I had not been walking for 15 minutes when, simultaneously, a truck in each direction passed by me. Somehow, this created a tremendous gust and my umbrella almost came off my pack. I had to concentrate on holding onto everything. I later discovered that my hat, which had been loosely tied to the jogger, had blown off. It was a new hat, but I could easily do without it as my umbrella worked quite well.

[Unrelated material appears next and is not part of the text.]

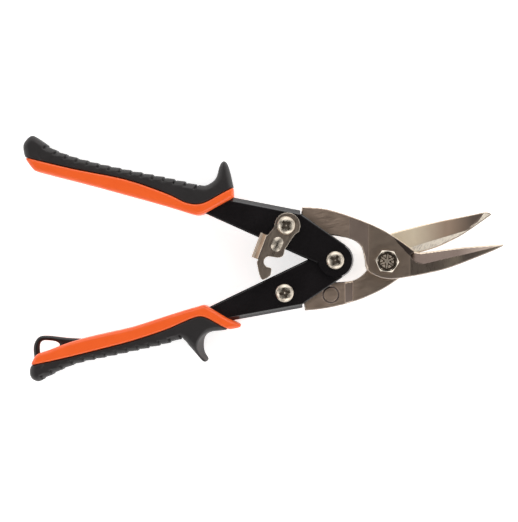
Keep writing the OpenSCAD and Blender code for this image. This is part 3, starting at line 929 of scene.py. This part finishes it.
# Half the thickness of a grip's body and of its overlay
CORE_HALF = 11.5 * MM
RUBBER_HALF = 11.0 * MM
# The overlay's ribs, the hollow beside them, and half the groove where body and overlay part
RIB_PITCH = 5.6 * MM
RIB_DEPTH = 1.25 * MM
HOLLOW_DEPTH = 0.45 * MM
PARTING_GAP = 0.08 * MM
# Centre, radius and lean with height of the hollow in front of the lower grip's guard
GUARD_HOLLOW = ((-22.6 * MM, -44.4 * MM), 8 * MM, (-3.6 * MM, -0.6 * MM))


def grip_outlines(core, overlay):
    """The lines of a grip from its rear end to its tip: where core and overlay part, the core's
    free side and the overlay's free side."""
    above = MID_Z + 9 * MM
    core_loop = loops_at(core, above)[0]
    rubber_loop = loops_at(overlay, above)[0]
    apart = [np.linalg.norm(rubber_loop - p, axis=1).min() for p in core_loop]
    shared = core_loop[np.array(apart) < 0.01 * MM]
    rear, tip = shared[shared[:, 0].argmin()], shared[shared[:, 0].argmax()]
    ways = two_ways(core_loop, rear, tip)
    gaps = [max(np.linalg.norm(shared - p, axis=1).min() for p in way) for way in ways]
    parting = smoothed(ways[int(gaps[1] < gaps[0])], 0.8 * MM)
    inner = smoothed(ways[int(gaps[1] >= gaps[0])], 0.5 * MM)
    ways = two_ways(loops_at(overlay, MID_Z)[0], rear, tip)
    far = [to_segments(way, core_loop, True)[0].mean() for way in ways]
    outer = smoothed(ways[int(far[1] > far[0])], 0.6 * MM)
    return parting, inner, outer


def rib_relief(plan, outer, rib_from, rib_to):
    """How deep the overlay's skin lies below its plain form: slanted notches along its free side
    and a shallow hollow beside them."""
    depth, along, _ = to_segments(plan.points, outer, False)
    depth, along = plan.laid(depth), plan.laid(along)
    slant = along + 0.45 * depth
    share = (slant - rib_from) / RIB_PITCH % 1
    pad = smooth_step(share, 0.0, 0.16) * fade(share, 0.90, 1.0) * (0.5 + 0.5 * share)
    ribbed = smooth_step(slant, rib_from - 1 * MM, rib_from) * fade(slant, rib_to, rib_to + 1 * MM)
    hollow = smooth_step(slant, rib_from - 2 * MM, rib_from + 14 * MM)
    hollow *= fade(slant, rib_to - 18 * MM, rib_to - 2 * MM)
    band = fade(depth, 2.2 * MM, 3.2 * MM)
    return ribbed * (1 - pad) * band * RIB_DEPTH + hollow * (1 - band) * HOLLOW_DEPTH


def grip(which, rib_from, rib_to, scoop=None):
    """One handle's hard body and its overlay, ribbed from rib_from to rib_to along its free side.
    scoop is the centre, the radius and the lean of a hollow in front of the guard."""
    core, overlay = which + "_grip_core", which + "_grip_rubber"
    parting, inner, outer = grip_outlines(core, overlay)
    whole = np.concatenate([outer, inner[::-1][1:-1]])
    plan = Plan(whole.min(0), whole.max(0), -CORE_HALF, CORE_HALF)
    edge = plan.laid(signed_outline(plan.points, whole))
    gap, _, side = to_segments(plan.points, lengthened(parting, 30 * MM), False)
    outward = np.sign(to_segments(outer[len(outer) // 2][None], parting, False)[2][0])
    past = plan.laid(gap * side * outward)

    body = rounded(edge, plan.z, CORE_HALF, 1.9 * MM, 2.4 * MM)
    skin = rounded(edge, plan.z, RUBBER_HALF, 3.0 * MM, 4.2 * MM)
    skin = skin + rib_relief(plan, outer, rib_from, rib_to)
    if scoop:
        centre, radius, lean = scoop
        share = np.abs(plan.z) / RUBBER_HALF
        away = [plan.laid(plan.points[:, k]) - centre[k] - lean[k] * share for k in (0, 1)]
        skin = both(skin, radius - np.hypot(*away), 1.0 * MM)
    for node, field, material in (
        (core, both(body, past + PARTING_GAP, 0.9 * MM), ORANGE),
        (overlay, both(skin, PARTING_GAP - past, 0.7 * MM), RUBBER),
    ):
        mesh = plan.mesh(node + "_moulded", field, material)
        piece(node + "_moulded", mesh, body_of(node), slot_of(node), node)


def hang_loop():
    """The rounded wire-like loop at the rear of the lower grip."""
    loops = loops_at("hang_loop", MID_Z)
    low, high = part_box("hang_loop")
    half = (high.z - low.z) / 2
    plan = Plan(loops[0].min(0), loops[0].max(0), -half, half)
    edge = signed_outline(plan.points, loops[0])
    for hole in loops[1:]:
        edge = np.maximum(edge, -signed_outline(plan.points, hole))
    field = rounded(plan.laid(edge), plan.z, half, 1.3 * MM, 1.5 * MM)
    mesh = plan.mesh("hang_loop_moulded", field, LOOP)
    piece("hang_loop_moulded", mesh, body_of("hang_loop"), slot_of("hang_loop"), "hang_loop")


# Spring: two halves that meet in the coil and turn with the two handles -----------------------

# Radii of the wire, the coil and the tangs' ends, and how the wire is shared between the handles
WIRE_R = 0.8 * MM
COIL_R = 4.5 * MM
COIL_PITCH = 1.7 * MM
COIL_STEPS = 120
UPPER_SHARE = 0.85
TANG_R = 6.2 * MM


def swept(name, path, radius, sides=16):
    """A round wire along the points of path, with closed ends."""
    path = np.array(path)
    ahead = np.gradient(path, axis=0)
    ahead /= np.linalg.norm(ahead, axis=1)[:, None]
    across = np.cross((0, 0, 1), ahead)
    across /= np.linalg.norm(across, axis=1)[:, None]
    up = np.cross(ahead, across)
    bm = bmesh.new()
    angles = [2 * math.pi * k / sides for k in range(sides)]
    rings = [
        [bm.verts.new(centre + radius * (a * math.cos(t) + b * math.sin(t))) for t in angles]
        for centre, a, b in zip(path, across, up)
    ]
    for one, two in zip(rings, rings[1:]):
        for k in range(sides):
            bm.faces.new((one[k], one[(k + 1) % sides], two[(k + 1) % sides], two[k])).smooth = True
    bm.faces.new(rings[0][::-1])
    bm.faces.new(rings[-1])
    bmesh.ops.recalc_face_normals(bm, faces=bm.faces)
    mesh = bpy.data.meshes.new(name)
    bm.to_mesh(mesh)
    bm.free()
    mesh.materials.append(SPRING)
    return mesh


def torsion_spring():
    """The coil round the handle pivot, with a leg against each link screw's side of the handles."""
    hub = np.array([*middle("handle_pivot_screw").xy, MID_Z])
    ends = [np.array(PIVOT[name]) - hub for name in ("upper_link", "lower_link")]
    angles = [math.atan2(e[1], e[0]) % (2 * math.pi) for e in ends]
    arm = np.linalg.norm(ends[0])
    lean = math.asin((TANG_R + WIRE_R + 0.05 * MM - COIL_R) / arm)
    start = angles[0] + lean + math.pi / 2
    end = angles[1] - lean - math.pi / 2 + 6 * math.pi
    turns = np.linspace(start, end, COIL_STEPS + 1)
    rises = COIL_PITCH * ((turns - start) - (end - start) / 2) / (2 * math.pi)
    coil = [hub + (COIL_R * math.cos(t), COIL_R * math.sin(t), z) for t, z in zip(turns, rises)]
    leg = arm + 1.2 * MM

    def leg_points(foot, angle):
        """Points down a straight leg to its foot on the coil."""
        reach = np.array([math.cos(angle), math.sin(angle), 0]) * leg
        return [foot + reach * share for share in (1, 0.75, 0.5, 0.25, 0.08)]

    split = int(COIL_STEPS * UPPER_SHARE)
    upper = leg_points(coil[0], start - math.pi / 2) + coil[:split + 1]
    lower = coil[split:] + leg_points(coil[-1], end + math.pi / 2)[::-1]
    for name, path, body, nodes in (
        ("spring_coil", upper, "upper_handle", ["torsion_spring"]),
        ("spring_leg", lower, "lower_handle", []),
    ):
        piece(name, swept(name, path, WIRE_R), body, "spring_steel", *nodes)


add_studio()
dress_steel()
fasteners()
blade("lower_jaw_blade", upper=False)
blade("upper_jaw_blade", upper=True)
grip("upper", 22.7 * MM, 101.1 * MM)
grip("lower", 14 * MM, 86.8 * MM, GUARD_HOLLOW)
hang_loop()
torsion_spring()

On my right, in the distance, were the Chocolate Mountains, and on the left, the Salton Sea. When summer thunderstorms hit the mountains, flash floods roar down the washes and across the highway to the Sea. For miles, the highway dipped about ten feet at each wash and the undulations gave me a nice change from the monotonously flat terrain. I had started day one at an elevation of 189 feet below sea level and it had taken me 30 miles to reach sea level. I would gain less than 500 feet on my 110-mile walk.
By now, I had mastered the technique of refilling the bladder in just a couple of minutes and was well acclimatized to the heat. I decided to extend my walking day by three miles to give us a shorter last day. I still managed to finish the 21-mile day in eight hours. I was so energized that I felt I could walk forever. Of course, the problem would have been water. Typically, I consumed two-plus gallons of water and two quarts of Gatorade during my 18-mile walk. It was hard to believe that I needed to consume 20 pounds of liquids in such a short time.
On our way back to the motel, we looked for the missing hat, but alas, no luck.